David L. Shenkenberg

When bread dough rises in a small amount of time, the yeast does not produce much carbon dioxide gas, resulting in bread that is too flat and too hard. Longer rise times, however, result in bread that is too fluffy. Bakers currently rely on personal experience to produce bread in the optimum amount of time. As such, they would benefit from using a more precise and more objective method for determining the optimum rise time, especially because overly long baking times unnecessarily increase costs.

TWBread_Fig1.jpg

Researchers used a near-IR spectrometer and this FTIR spectrometer (pictured) to study bread as it rises. The lower figure is a close-up of the bread.


Spectroscopy can profile rising bread, providing the baker with the information necessary to make an excellent loaf, according to researchers from the University of Milan, Italy, and from Teagasc, Ashtown Food Research Centre, in Dublin, Ireland. They have investigated rising bread with both near-infrared and attenuated total reflectance Fourier transform infrared (FTIR) spectroscopy. University professor Ernestina Casiraghi said that they used both techniques because each gives unique information about changes in the relative abundance of compounds in bread as it rises.

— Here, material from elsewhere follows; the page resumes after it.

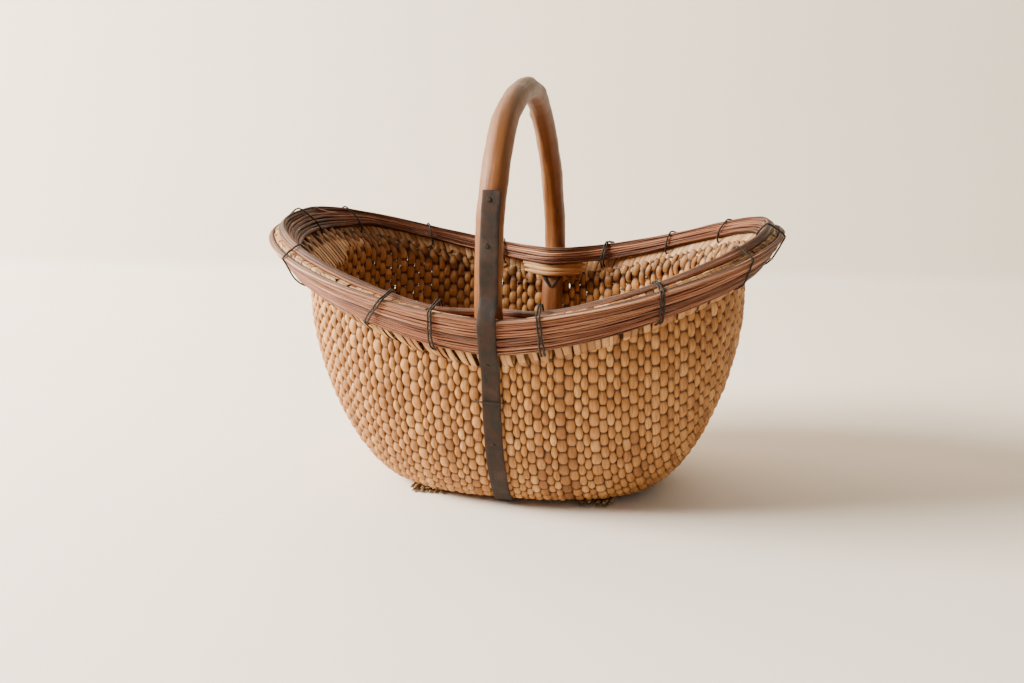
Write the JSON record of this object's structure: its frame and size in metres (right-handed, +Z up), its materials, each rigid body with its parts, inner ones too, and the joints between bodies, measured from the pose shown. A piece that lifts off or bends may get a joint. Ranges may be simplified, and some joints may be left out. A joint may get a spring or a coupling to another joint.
{
  "type": "winnowing basket",
  "caption": "Deep woven willow scoop basket with a flared reed-bound rim, a bent branch handle and an iron strap under the base.",
  "frame": {"origin": "on the ground, under the middle of the handle", "axes": "+X along the basket towards its slightly higher end, -Y towards the side that the thicker handle leg is on, +Z up"},
  "size_m": [0.5424, 0.3682, 0.4297],
  "materials": {
    "woven_willow": "matte",
    "willow_splint": "satin",
    "rim_reed": "matte",
    "branch_wood": "satin",
    "strap_iron": "rusted",
    "binding_wire": "dull",
    "runner_wood": "matte",
    "hemp_cord": "matte"
  },
  "bodies": {
    "root": {"willow_shell": "woven_willow", "edge_splints": "willow_splint", "outer_reed_1": "rim_reed", "outer_reed_2": "rim_reed", "outer_reed_3": "rim_reed", "outer_reed_4": "rim_reed", "outer_reed_5": "rim_reed", "outer_reed_6": "rim_reed", "inner_reed_1": "rim_reed", "inner_reed_2": "rim_reed", "inner_reed_3": "rim_reed", "handle": "branch_wood", "iron_strap": "strap_iron", "strap_nails_front": "strap_iron", "strap_nails_rear": "strap_iron", "strap_wire_front": "binding_wire", "strap_wire_rear": "binding_wire", "handle_lashing_front": "binding_wire", "handle_lashing_rear": "binding_wire", "rim_tie_left_end": "binding_wire", "rim_tie_right_end": "binding_wire", "rim_tie_front_1": "binding_wire", "rim_tie_front_2": "binding_wire", "rim_tie_front_3": "binding_wire", "rim_tie_front_4": "binding_wire", "rim_tie_front_5": "binding_wire", "rim_tie_front_6": "binding_wire", "rim_tie_rear_1": "binding_wire", "rim_tie_rear_2": "binding_wire", "rim_tie_rear_3": "binding_wire", "rim_tie_rear_4": "binding_wire", "rim_tie_rear_5": "binding_wire", "rim_tie_rear_6": "binding_wire", "base_runner_left": "runner_wood", "base_runner_right": "runner_wood", "runner_ties_left": "hemp_cord", "runner_ties_right": "hemp_cord"}
  },
  "joints": []
}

The investigators used a Foss NIRSystems spectrometer for near-infrared spectroscopy and a Bio-Rad spectrometer for FTIR spectroscopy. To establish the attenuated total reflectance condition, they used a germanium crystal at 45° with 11 internal reflection points. They analyzed all of the spectroscopy data with The Unscrambler software from Camo of Trondheim, Norway, and used baker’s, retail and gluten-free flour to make the bread dough.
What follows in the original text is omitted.